Where I’ll be living next year, it’ll be hard not to see the earth. We’re surrounded by farmland, which is many people’s idea of a nightmare location (K’s kids included—they keep joking about buying us all bib overalls so we can look farmerly together), or at best a quirky lifestyle choice for quirky people like us, since we clearly aren’t farmers and intend to use our acreage mainly for the airspace above it to fly our birds. But “the countryside” isn’t just a lifestyle choice or, if you’re less fortunate, a place you get stuck in. This is not a place of natural splendor like the mountains or a lakeshore. This is not a place of manmade triumph like in a great city. It’s a place, I think, where you could easily look and not see, because there doesn’t seem to be much of anything to see. It’s flat. There’s a lot of dirt. Yes, on Sunday afternoon the snow did that thing it does where it transforms a bleak landscape into something spectacular, the air itself seeming to dance.
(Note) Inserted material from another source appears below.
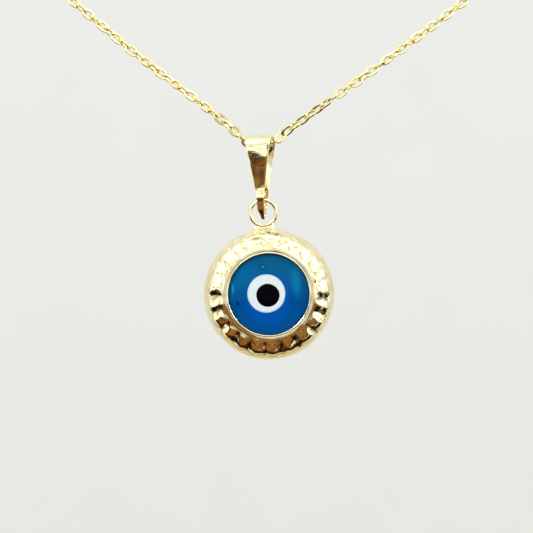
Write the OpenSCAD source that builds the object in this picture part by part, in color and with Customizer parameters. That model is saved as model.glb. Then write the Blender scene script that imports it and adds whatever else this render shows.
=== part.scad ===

But then the snow did that other thing it does where it melts and leaves everything even more bleak than before, and then it’s up to you to figure out what there is to see.

I admit to some very complicated feelings upon realizing that we’d be moving to a very red part of a very blue state. On the one hand, this is where I want to live right now. On the other hand, I wonder about who else is living here. There’s been a lot written lately about how people living in small rural towns like the one nearest us feel like they’ve been forgotten. I can see why they feel this, but I can also see why this is problematic. I got married this year for the first time, though if I’d wanted to I could have gotten married 20 years ago. There are friends of mine who can’t say that because 20 years ago their marriage would have been prohibited, yet so many of those who claim to be “forgotten” seem to have forgotten this themselves and a whole lot more. But it’s hypocrisy for me to tell people to do things I’m not doing myself, and as such I need to be asking myself: what have I forgotten? What am I not seeing?

Starting next year, I can at least begin to answer these questions by looking out the window.